I didn't. I got a test back that said no, and I was really happy to hear that news. But my heart raced for the rest of the day, and I've been holding close the vision I created of my life with a death sentence looming close over my head.

The reality is that now I'm "empowered." I feel like I can relax for the first time since my car ride home, and I am now equipped with a greater understanding of myself and what's going on with my body. I'm able to rest easy now-- I know I'm healthy and I know I won't harm anyone else. But a lot of people walk into that room or dial that phone number and aren't so fortunate. For them, that moment of judgement is just the starting point of a life that's indescribably different from the one they had when they woke up. And that's what the slogans don't tell you: knowledge is empowering, but it's also catastrophic. Knowledge is empowering when you get a no, but it's also debilitating if you get a yes. And either way, it's quite humbling.

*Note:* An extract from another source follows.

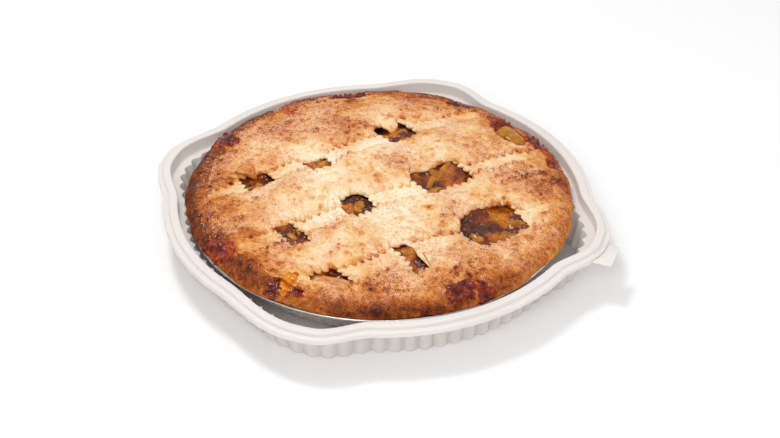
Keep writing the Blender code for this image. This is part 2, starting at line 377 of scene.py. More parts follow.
class Finish:
    """A material under construction, with short calls for its nodes and links."""

    def __init__(self, name, roughness=0.5, metallic=0.0, **constants):
        self.material = bpy.data.materials.new(name)
        self.material.use_nodes = True
        self.nodes = self.material.node_tree.nodes
        self.links = self.material.node_tree.links
        self.shader = self.nodes["Principled BSDF"]
        self.shader.inputs["Roughness"].default_value = roughness
        self.shader.inputs["Metallic"].default_value = metallic
        for socket, value in constants.items():
            self.shader.inputs[socket.replace("_", " ")].default_value = value
        self.place = self.node("ShaderNodeTexCoord").outputs["Object"]

    def node(self, kind, **settings):
        made = self.nodes.new(kind)
        for key, value in settings.items():
            setattr(made, key, value)
        return made

    def feed(self, socket, source):
        if hasattr(source, "default_value") and hasattr(source, "links"):
            self.links.new(source, socket)
        else:
            socket.default_value = source

    def group(self, tree, **values):
        made = self.node("ShaderNodeGroup", node_tree=tree)
        for key, value in values.items():
            self.feed(made.inputs[key.replace("_", " ")], value)
        return made

    def noise(self, scale, detail=3.0, roughness=0.5, distortion=0.0):
        made = self.node("ShaderNodeTexNoise")
        self.feed(made.inputs["Vector"], self.place)
        made.inputs["Scale"].default_value = scale
        made.inputs["Detail"].default_value = detail
        made.inputs["Roughness"].default_value = roughness
        made.inputs["Distortion"].default_value = distortion
        return made.outputs["Fac"]

    def attribute(self, name):
        return self.node("ShaderNodeAttribute", attribute_name=name).outputs["Fac"]

    def maths(self, operation, first, second=0.5, clamp=False):
        made = self.node("ShaderNodeMath", operation=operation, use_clamp=clamp)
        self.feed(made.inputs[0], first)
        self.feed(made.inputs[1], second)
        return made.outputs[0]

    def plus(self, first, second):
        return self.maths("ADD", first, second)

    def times(self, first, second):
        return self.maths("MULTIPLY", first, second)

    def span(self, value, low, high, to_low=0.0, to_high=1.0):
        made = self.node("ShaderNodeMapRange", interpolation_type="SMOOTHSTEP")
        self.feed(made.inputs["Value"], value)
        made.inputs["From Min"].default_value = low
        made.inputs["From Max"].default_value = high
        made.inputs["To Min"].default_value = to_low
        made.inputs["To Max"].default_value = to_high
        return made.outputs["Result"]

    def ramp(self, value, stops):
        made = self.node("ShaderNodeValToRGB")
        band = made.color_ramp
        while len(band.elements) < len(stops):
            band.elements.new(0.5)
        for element, (place, colour) in zip(band.elements, stops):
            element.position = place
            element.color = colour
        self.feed(made.inputs["Fac"], value)
        return made.outputs["Color"]

    def mix(self, share, first, second):
        made = self.node("ShaderNodeMix", data_type="RGBA")
        self.feed(made.inputs["Factor"], share)
        self.feed(made.inputs[6], first)
        self.feed(made.inputs[7], second)
        return made.outputs[2]

    def bump(self, height, strength, distance, normal=None):
        made = self.node("ShaderNodeBump")
        made.inputs["Strength"].default_value = strength
        made.inputs["Distance"].default_value = distance
        self.feed(made.inputs["Height"], height)
        if normal is not None:
            self.feed(made.inputs["Normal"], normal)
        return made.outputs["Normal"]

    def colour(self, source):
        self.feed(self.shader.inputs["Base Color"], source)

    def rough(self, source):
        self.feed(self.shader.inputs["Roughness"], source)

    def normal(self, source):
        self.feed(self.shader.inputs["Normal"], source)


def grain_group():
    """Fine crystals: a mask of specks, which is their height too, and a shade for each."""
    tree = bpy.data.node_groups.new("sugar_grain", "ShaderNodeTree")
    for name, kind in (("Place", "Vector"), ("Scale", "Float"), ("Share", "Float")):
        tree.interface.new_socket(name, in_out="INPUT", socket_type="NodeSocket" + kind)
    for name in ("Mask", "Shade"):
        tree.interface.new_socket(name, in_out="OUTPUT", socket_type="NodeSocketFloat")
    nodes, links = tree.nodes, tree.links
    start = nodes.new("NodeGroupInput")
    end = nodes.new("NodeGroupOutput")
    cells = nodes.new("ShaderNodeTexVoronoi")
    links.new(start.outputs["Place"], cells.inputs["Vector"])
    links.new(start.outputs["Scale"], cells.inputs["Scale"])
    split = nodes.new("ShaderNodeSeparateColor")
    links.new(cells.outputs["Color"], split.inputs["Color"])
    chosen = nodes.new("ShaderNodeMath")
    chosen.operation = "LESS_THAN"
    links.new(split.outputs[0], chosen.inputs[0])
    links.new(start.outputs["Share"], chosen.inputs[1])
    near = nodes.new("ShaderNodeMapRange")
    near.inputs["From Min"].default_value = 0.55
    near.inputs["From Max"].default_value = 0.25
    links.new(cells.outputs["Distance"], near.inputs["Value"])
    mask = nodes.new("ShaderNodeMath")
    mask.operation = "MULTIPLY"
    links.new(chosen.outputs[0], mask.inputs[0])
    links.new(near.outputs["Result"], mask.inputs[1])
    links.new(mask.outputs[0], end.inputs["Mask"])
    links.new(split.outputs[1], end.inputs["Shade"])
    return tree


# ---------------------------------------------------------------- the pie's shape

def to_lattice(x, y):
    """Turns plan points to (along, across) the upper strips."""
    cos, sin = math.cos(LATTICE_TURN), math.sin(LATTICE_TURN)
    return x * cos + y * sin, y * cos - x * sin


def from_lattice(along, across):
    """Turns places along and across the upper strips back to plan points."""
    cos, sin = math.cos(LATTICE_TURN), math.sin(LATTICE_TURN)
    return along * cos - across * sin, along * sin + across * cos


def strip_to_plan(run, over, axis):
    """Turns places along and over a strip to plan points; axis 0 is the upper strips' run."""
    return from_lattice(run, over) if axis == 0 else from_lattice(over, run)


def strip_sides(kind, axis):
    """Each CAD strip's low and high side, measured across its run, in order."""
    sides = []
    for number in range(1, 5):
        points = points_of(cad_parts[f"strip_{kind}_{number}"].data)
        measured = to_lattice(points[:, 0], points[:, 1])[axis]
        sides.append((measured.min(), measured.max()))
    return sides


UPPER_SIDES = strip_sides("a", 1)
LOWER_SIDES = strip_sides("b", 0)


def dome(radius):
    """Height of the pie's smooth dome at a distance from its centre."""
    return PIE_TOP - DOME_DROP * (radius / DOME_REACH) ** DOME_POWER


def unevenness(points):
    """Slow rises and hollows of the baked top, in metres."""
    return 1.0 * MM * lumps(points[:, :2], 38 * MM, 3) + 0.55 * MM * lumps(points[:, :2], 15 * MM, 5)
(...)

My point here isn't to dissuade people from getting tested. Obviously I would never advocate for that sort of thing and obviously I'm in favor of campaigns that encourage the population to empower themselves through an important blood test. Maybe my point here is that really we should all be walking through that lab room door, hold out our arms and watch our fate leak out. Maybe it's important that we all get a little scared, that we all step away from our lives that are full of "good decisions" or "lucky breaks" and realize how fundamentally reckless we can all be. Maybe it's a good thing for us to step up, show a little courage and have the guts to walk into the room, sit behind the desk or make the phone call and stare death straight in the eye.

Whether knowledge is power or not, I don't know. But what I do know is that self-examination might be able to change our lives just as much as the lab room judgement that we'll all face one day.